Bingo ! Great post. FDR really messed up a lot of things. Younger people who did not live during his time in office just don't get the harm that his terms did.
Originally Posted by Gerry Clinchy
And McCain calls Paul and Cruz "wacko birds"?
Today Obama is declaring that "there is no evidence that O-care is hurting jobs." Remember how he found out in the news that there was a problem at the IRS? (or was it one of the other scandals?) Evidently, now he isn't even reading/watching news anymore ... much less the letter from the AFL-CIO.
This is such a blatant untruth that if the MSM don't call him out on this, they are even worse than we believe.
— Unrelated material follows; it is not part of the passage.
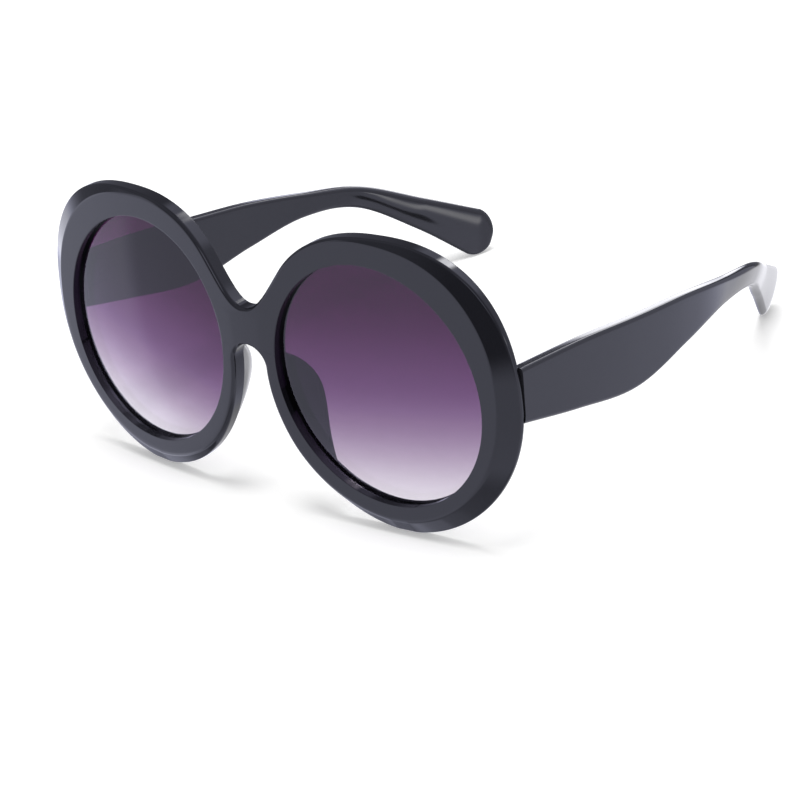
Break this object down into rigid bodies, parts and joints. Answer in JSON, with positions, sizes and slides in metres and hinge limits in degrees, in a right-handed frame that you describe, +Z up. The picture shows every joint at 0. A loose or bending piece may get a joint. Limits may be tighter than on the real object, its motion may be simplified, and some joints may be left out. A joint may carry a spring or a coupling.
{
  "type": "sunglasses",
  "caption": "Oversized round sunglasses with a bevelled dark plastic front, gradient lenses, moulded nose pads and broad folding temples.",
  "frame": {"origin": "on the table, below the middle of the whole object's width and depth", "axes": "+Z up; -Y the way the lenses face, with the temples running towards +Y; +X the wearer's left, which is the right side seen from in front"},
  "size_m": [0.1452, 0.1572, 0.0729],
  "materials": {
    "front_plastic": "polished, nearly black",
    "temple_plastic": "polished, nearly black",
    "pad_plastic": "polished, nearly black",
    "tinted_lens": "plum at the top, fading to nearly clear at the bottom",
    "core_wire": "plain drawn wire",
    "hinge_metal": "black plated, satin",
    "screw_metal": "black plated, smooth"
  },
  "bodies": {
    "front": {"front_frame": "front_plastic", "lens_left": "tinted_lens", "lens_right": "tinted_lens", "nose_pad_left": "pad_plastic", "nose_pad_right": "pad_plastic", "hinge_front_leaf_left": "hinge_metal", "hinge_front_leaf_right": "hinge_metal", "hinge_screw_left": "screw_metal", "hinge_screw_right": "screw_metal", "front_leaf_screws_left": "screw_metal", "front_leaf_screws_right": "screw_metal"},
    "temple_left": {"temple_left": "temple_plastic", "temple_core_left": "core_wire", "hinge_temple_leaf_left": "hinge_metal", "temple_leaf_screws_left": "screw_metal"},
    "temple_right": {"temple_right": "temple_plastic", "temple_core_right": "core_wire", "hinge_temple_leaf_right": "hinge_metal", "temple_leaf_screws_right": "screw_metal"}
  },
  "joints": [
    {"name": "temple_fold_left", "type": "hinge", "parent": "front", "child": "temple_left", "pos_m": [0.0673, -0.06603, 0.0397], "axis": [0, 0, 1], "range_deg": [0, 84.5]},
    {"name": "temple_fold_right", "type": "hinge", "parent": "front", "child": "temple_right", "pos_m": [-0.0673, -0.06603, 0.0397], "axis": [0, 0, -1], "range_deg": [0, 72]}
  ]
}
I agree with a lot of what you all are saying, but I do not believe that we and others will be motivated enough to act until we feel more pain. Until that point is reached, most will set around a tell others what is wrong with it, and what needs to be done. Then we go vote and don't understand what the heck happened! Couple that with the fact that most young and many middle aged adults have no knowledge or interest in our Government, they cannot name their Congressional Representatives, or talk intelligently about our Constitution. Until the pain comes, they will not do anything other than take what they are given and maybe vote for whom ever they see on the Internet.....Hope is hard to find....only Mark Levin and his book Liberty Amendments has offered a solution...but no one is listening! So let the pain begin....next week with Obamacare!
Should they just start shooting at each other?